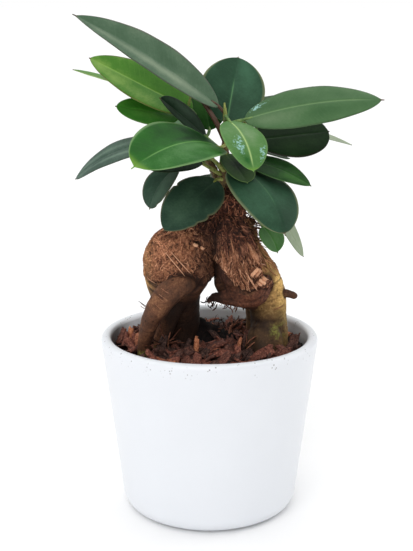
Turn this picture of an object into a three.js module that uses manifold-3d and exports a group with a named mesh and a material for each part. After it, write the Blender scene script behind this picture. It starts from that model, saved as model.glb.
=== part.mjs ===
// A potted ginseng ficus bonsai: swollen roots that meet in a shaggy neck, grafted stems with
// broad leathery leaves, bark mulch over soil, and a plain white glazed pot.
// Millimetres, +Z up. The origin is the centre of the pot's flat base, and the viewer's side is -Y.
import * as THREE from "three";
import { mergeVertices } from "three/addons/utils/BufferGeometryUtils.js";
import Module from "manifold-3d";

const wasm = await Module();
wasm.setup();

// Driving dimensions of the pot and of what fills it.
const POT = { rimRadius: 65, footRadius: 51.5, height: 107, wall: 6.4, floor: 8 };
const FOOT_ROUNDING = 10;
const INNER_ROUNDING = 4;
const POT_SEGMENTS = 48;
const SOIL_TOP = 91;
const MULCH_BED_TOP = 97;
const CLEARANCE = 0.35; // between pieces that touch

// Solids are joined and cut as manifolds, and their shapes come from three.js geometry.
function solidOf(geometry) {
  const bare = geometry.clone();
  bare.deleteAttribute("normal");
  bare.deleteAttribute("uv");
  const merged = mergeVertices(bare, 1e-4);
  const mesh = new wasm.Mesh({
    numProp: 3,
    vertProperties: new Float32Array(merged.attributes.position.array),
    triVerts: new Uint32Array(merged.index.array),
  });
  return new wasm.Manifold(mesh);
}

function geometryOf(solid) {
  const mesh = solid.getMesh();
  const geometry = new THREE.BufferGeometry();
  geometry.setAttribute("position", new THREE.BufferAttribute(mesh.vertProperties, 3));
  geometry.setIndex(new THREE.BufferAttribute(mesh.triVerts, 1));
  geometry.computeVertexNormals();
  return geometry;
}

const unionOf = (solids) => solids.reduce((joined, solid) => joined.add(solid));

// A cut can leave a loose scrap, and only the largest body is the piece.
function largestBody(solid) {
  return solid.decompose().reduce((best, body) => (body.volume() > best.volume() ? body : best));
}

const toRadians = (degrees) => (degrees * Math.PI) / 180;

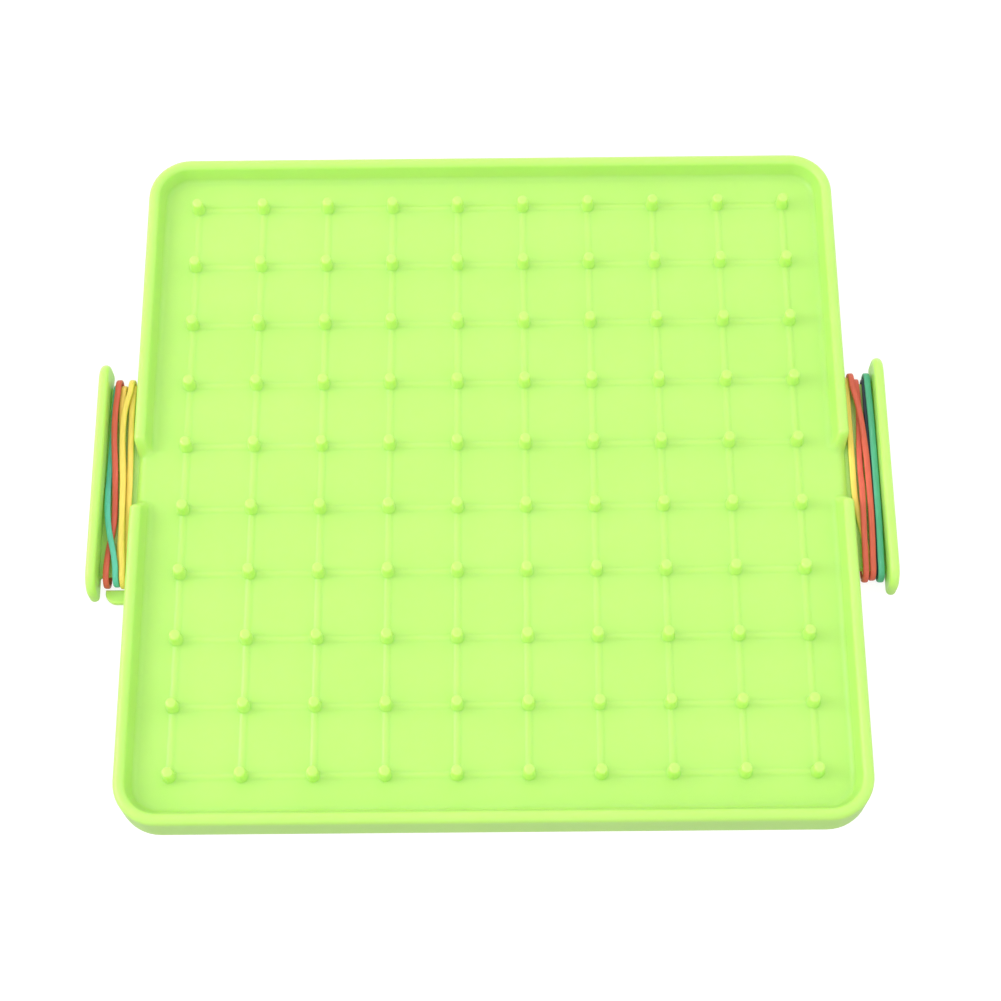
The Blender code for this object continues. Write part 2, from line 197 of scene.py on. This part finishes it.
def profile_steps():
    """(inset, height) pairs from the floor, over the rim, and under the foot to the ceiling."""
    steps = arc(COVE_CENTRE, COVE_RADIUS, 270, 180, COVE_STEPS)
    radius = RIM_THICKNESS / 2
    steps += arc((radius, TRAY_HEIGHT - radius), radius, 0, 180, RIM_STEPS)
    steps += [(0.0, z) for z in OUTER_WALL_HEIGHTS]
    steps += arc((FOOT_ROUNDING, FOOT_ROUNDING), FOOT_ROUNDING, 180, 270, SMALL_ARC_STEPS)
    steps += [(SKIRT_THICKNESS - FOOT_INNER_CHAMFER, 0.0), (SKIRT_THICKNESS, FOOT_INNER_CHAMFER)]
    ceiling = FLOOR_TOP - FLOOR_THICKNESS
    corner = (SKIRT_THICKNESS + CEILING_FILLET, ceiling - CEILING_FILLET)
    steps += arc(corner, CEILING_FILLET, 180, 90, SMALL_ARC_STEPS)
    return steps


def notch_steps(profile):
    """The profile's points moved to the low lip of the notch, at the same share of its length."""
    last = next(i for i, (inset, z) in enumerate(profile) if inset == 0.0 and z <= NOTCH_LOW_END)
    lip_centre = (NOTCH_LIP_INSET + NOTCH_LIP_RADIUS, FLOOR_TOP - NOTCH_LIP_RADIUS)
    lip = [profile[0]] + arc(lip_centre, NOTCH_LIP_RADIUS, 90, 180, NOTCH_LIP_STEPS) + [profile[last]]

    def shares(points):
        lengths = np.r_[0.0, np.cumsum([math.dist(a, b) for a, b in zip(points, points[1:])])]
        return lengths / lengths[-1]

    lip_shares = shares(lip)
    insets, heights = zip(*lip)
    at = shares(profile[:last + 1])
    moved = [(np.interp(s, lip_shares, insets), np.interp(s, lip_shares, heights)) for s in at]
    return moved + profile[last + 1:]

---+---

**GOAL**
Extract the complete listing above, reproducing each line exactly.

**EXPECTED ANSWER**
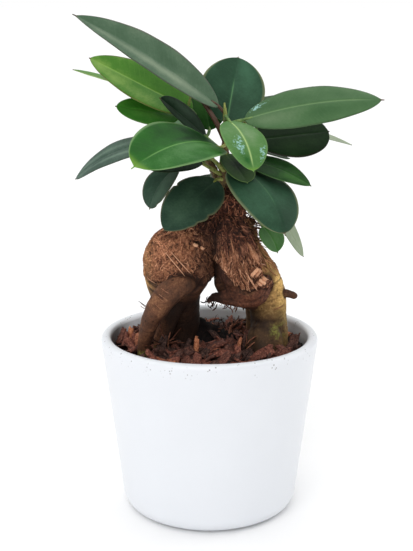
Turn this picture of an object into a three.js module that uses manifold-3d and exports a group with a named mesh and a material for each part. After it, write the Blender scene script behind this picture. It starts from that model, saved as model.glb.
=== part.mjs ===
// A potted ginseng ficus bonsai: swollen roots that meet in a shaggy neck, grafted stems with
// broad leathery leaves, bark mulch over soil, and a plain white glazed pot.
// Millimetres, +Z up. The origin is the centre of the pot's flat base, and the viewer's side is -Y.
import * as THREE from "three";
import { mergeVertices } from "three/addons/utils/BufferGeometryUtils.js";
import Module from "manifold-3d";

const wasm = await Module();
wasm.setup();

// Driving dimensions of the pot and of what fills it.
const POT = { rimRadius: 65, footRadius: 51.5, height: 107, wall: 6.4, floor: 8 };
const FOOT_ROUNDING = 10;
const INNER_ROUNDING = 4;
const POT_SEGMENTS = 48;
const SOIL_TOP = 91;
const MULCH_BED_TOP = 97;
const CLEARANCE = 0.35; // between pieces that touch

// Solids are joined and cut as manifolds, and their shapes come from three.js geometry.
function solidOf(geometry) {
  const bare = geometry.clone();
  bare.deleteAttribute("normal");
  bare.deleteAttribute("uv");
  const merged = mergeVertices(bare, 1e-4);
  const mesh = new wasm.Mesh({
    numProp: 3,
    vertProperties: new Float32Array(merged.attributes.position.array),
    triVerts: new Uint32Array(merged.index.array),
  });
  return new wasm.Manifold(mesh);
}

function geometryOf(solid) {
  const mesh = solid.getMesh();
  const geometry = new THREE.BufferGeometry();
  geometry.setAttribute("position", new THREE.BufferAttribute(mesh.vertProperties, 3));
  geometry.setIndex(new THREE.BufferAttribute(mesh.triVerts, 1));
  geometry.computeVertexNormals();
  return geometry;
}

const unionOf = (solids) => solids.reduce((joined, solid) => joined.add(solid));

// A cut can leave a loose scrap, and only the largest body is the piece.
function largestBody(solid) {
  return solid.decompose().reduce((best, body) => (body.volume() > best.volume() ? body : best));
}

const toRadians = (degrees) => (degrees * Math.PI) / 180;

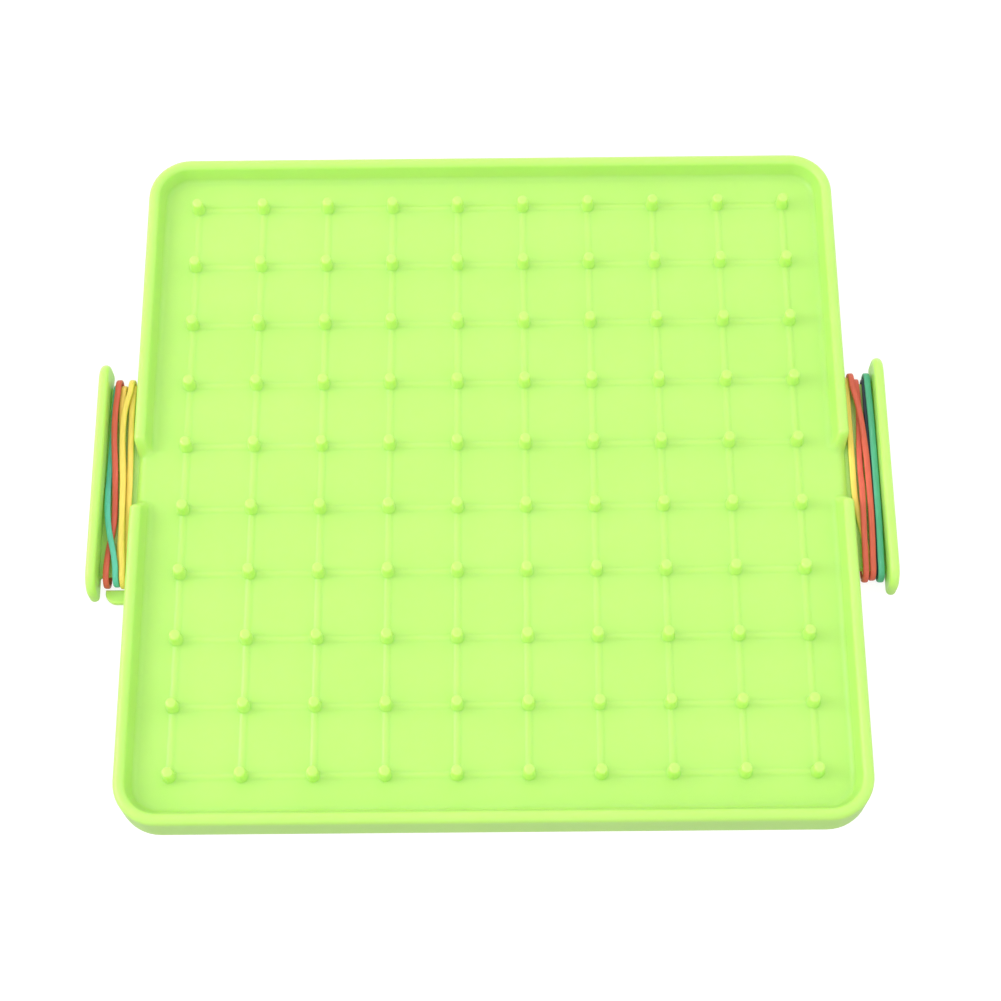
The Blender code for this object continues. Write part 2, from line 197 of scene.py on. This part finishes it.
def profile_steps():
    """(inset, height) pairs from the floor, over the rim, and under the foot to the ceiling."""
    steps = arc(COVE_CENTRE, COVE_RADIUS, 270, 180, COVE_STEPS)
    radius = RIM_THICKNESS / 2
    steps += arc((radius, TRAY_HEIGHT - radius), radius, 0, 180, RIM_STEPS)
    steps += [(0.0, z) for z in OUTER_WALL_HEIGHTS]
    steps += arc((FOOT_ROUNDING, FOOT_ROUNDING), FOOT_ROUNDING, 180, 270, SMALL_ARC_STEPS)
    steps += [(SKIRT_THICKNESS - FOOT_INNER_CHAMFER, 0.0), (SKIRT_THICKNESS, FOOT_INNER_CHAMFER)]
    ceiling = FLOOR_TOP - FLOOR_THICKNESS
    corner = (SKIRT_THICKNESS + CEILING_FILLET, ceiling - CEILING_FILLET)
    steps += arc(corner, CEILING_FILLET, 180, 90, SMALL_ARC_STEPS)
    return steps


def notch_steps(profile):
    """The profile's points moved to the low lip of the notch, at the same share of its length."""
    last = next(i for i, (inset, z) in enumerate(profile) if inset == 0.0 and z <= NOTCH_LOW_END)
    lip_centre = (NOTCH_LIP_INSET + NOTCH_LIP_RADIUS, FLOOR_TOP - NOTCH_LIP_RADIUS)
    lip = [profile[0]] + arc(lip_centre, NOTCH_LIP_RADIUS, 90, 180, NOTCH_LIP_STEPS) + [profile[last]]

    def shares(points):
        lengths = np.r_[0.0, np.cumsum([math.dist(a, b) for a, b in zip(points, points[1:])])]
        return lengths / lengths[-1]

    lip_shares = shares(lip)
    insets, heights = zip(*lip)
    at = shares(profile[:last + 1])
    moved = [(np.interp(s, lip_shares, insets), np.interp(s, lip_shares, heights)) for s in at]
    return moved + profile[last + 1:]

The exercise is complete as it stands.